Part of the archaeological site of Olympia, Greece

The Greek Baths in ancient Olympia are the earliest baths in the sanctuary and they are situated on the west side, outside the sacred enclosure of the Altis, near the bank of the river Kladeos. They were constructed during the 5th century B.C. and developed throughout their use. In the 2nd century A.D. they were used as the foundation for the construction of the Kladeos Baths. They are called Greek Baths in order to distinguish them from the baths of the Roman period at the same area.

The initial simple building with the well was gradually transformed into a luxurious space with more complex architecture and ample decorations and mosaics. In the Roman period, the water supply and drainage systems were perfected.

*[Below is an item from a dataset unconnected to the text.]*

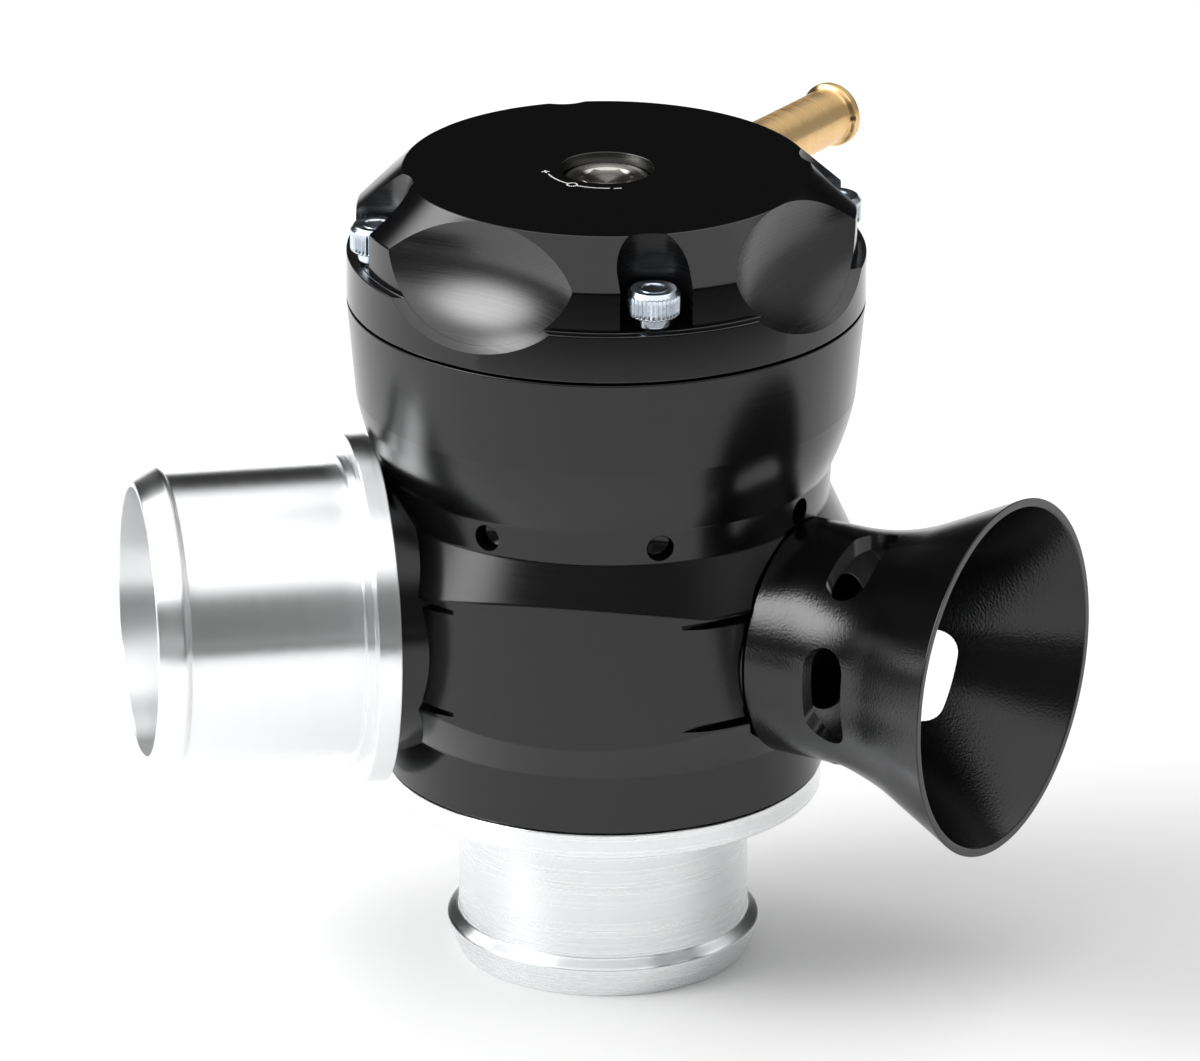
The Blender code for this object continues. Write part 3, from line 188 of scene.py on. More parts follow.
def ring_shape(rings, placed=None, closed=True):
    """Joins each ring of points to the next one. rings holds rows x steps x 3 coordinates.

    Point (i, j) meets (i, j + 1), (i + 1, j + 1) and (i + 1, j), counted round the ring, and
    the last row meets the first one where closed is true. Rows may shrink to one point.
    """
    rows, steps = rings.shape[:2]
    row = np.arange(rows if closed else rows - 1)[:, None]
    column = np.arange(steps)[None, :]
    next_row, next_column = (row + 1) % rows, (column + 1) % steps
    corners = (
        row * steps + column,
        row * steps + next_column,
        next_row * steps + next_column,
        next_row * steps + column,
    )
    points = rings.reshape(-1, 3)
    if placed is not None:
        points = points @ placed[:3, :3].T + placed[:3, 3]
    return points, np.stack(corners, axis=-1).reshape(-1, 4)


def turned_rings(outline, steps, shape=None):
    """Turns an outline of (radius, height) points: x = r cos a, y = r sin a, z = h.

    shape may change the radii and heights, each rows x steps, by the angle a.
    """
    angle = np.linspace(0.0, math.tau, steps, endpoint=False)[None, :]
    radius = np.repeat(outline[:, :1], steps, axis=1)
    height = np.repeat(outline[:, 1:], steps, axis=1)
    if shape is not None:
        radius, height = shape(radius, height, angle)
    return np.stack((radius * np.cos(angle), radius * np.sin(angle), height), axis=-1)


def capped_rings(first, last):
    """Two rings of points, each closed to its middle point."""
    ends = [np.broadcast_to(ring.mean(axis=0), ring.shape) for ring in (first, last)]
    return np.stack((ends[0], first, last, ends[1]))


def prism_rings(outline, low, high):
    """A flat outline of (x, y) points at two heights, which may differ from point to point."""
    return capped_rings(*(
        np.column_stack((outline, np.broadcast_to(height, len(outline)))) for height in (low, high)))


def joined(shapes):
    """Several shapes as one."""
    counts = np.cumsum([0] + [len(points) for points, faces in shapes])
    points = np.concatenate([points for points, faces in shapes])
    faces = np.concatenate([faces + start for (_, faces), start in zip(shapes, counts)])
    return points, faces


def rounded(outline, reach, least_turn=7.0):
    """Rounds the corners of a closed outline of (radius, height) points.

    Where the outline turns by more than least_turn degrees, the corner P gives way to the
    curve (1-s)^2 A + 2s(1-s) P + s^2 B, whose ends A and B lie at the reach along both sides.
    A guard point beyond each end keeps the shading of the flat next to it level.
    """
    points = np.array(outline, float)
    to_before = np.roll(points, 1, axis=0) - points
    to_after = np.roll(points, -1, axis=0) - points
    length_before = np.maximum(np.linalg.norm(to_before, axis=1), 1e-9)
    length_after = np.maximum(np.linalg.norm(to_after, axis=1), 1e-9)
    to_before /= length_before[:, None]
    to_after /= length_after[:, None]
    straightness = -(to_before * to_after).sum(axis=1)
    corner = (straightness < math.cos(math.radians(least_turn))) & (points[:, 0] > 1e-6)
    room = np.minimum(length_before, length_after)
    cut = np.minimum(reach, 0.35 * room)[:, None]
    guard = np.minimum(cut[:, 0] + 0.12, 0.45 * room)[:, None]
    start, end = points + to_before * cut, points + to_after * cut
    share = np.linspace(0.0, 1.0, 6)[None, :, None]
    curve = (
        (1 - share) ** 2 * start[:, None]
        + 2 * share * (1 - share) * points[:, None]
        + share ** 2 * end[:, None]
    )
    first, last = points + to_before * guard, points + to_after * guard
    rows = np.concatenate((first[:, None], curve, last[:, None]), axis=1)
    rows[~corner] = points[~corner][:, None]
    kept = np.zeros(rows.shape[:2], bool)
    kept[:, 0] = True
    kept[corner] = True
    return rows[kept]


def divided(outline, longest):
    """Adds points to a closed outline so that no side is longer than the given length."""
    closed = np.vstack((outline, outline[:1]))
    along = np.concatenate(([0.0], np.cumsum(np.linalg.norm(np.diff(closed, axis=0), axis=1))))
    marks = np.concatenate([
        np.linspace(start, end, max(1, math.ceil((end - start) / longest)), endpoint=False)
        for start, end in zip(along, along[1:])
    ])
    return np.stack([np.interp(marks, along, closed[:, axis]) for axis in (0, 1)], axis=1)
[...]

There were both hot and cold baths, as was common in training areas and sport competition venues.

The Greek baths were built to service the needs of the athletes, since they used them to wash after training or after the Ancient Olympic Games. In those days, athletes would rub their body with oil and then throw dust on it during training, in order to improve their performance. This was a time-consuming process, but it was necessary and followed a certain ritual. The cleaning of their body after training sessions and sport competitions was very important for the athletes. First, they used the strigil to scrape the oils and dust off their bodies. Then, they were massaged to soothe the nervous system. The last part was the ‘cleansing’ of the body and soul with water.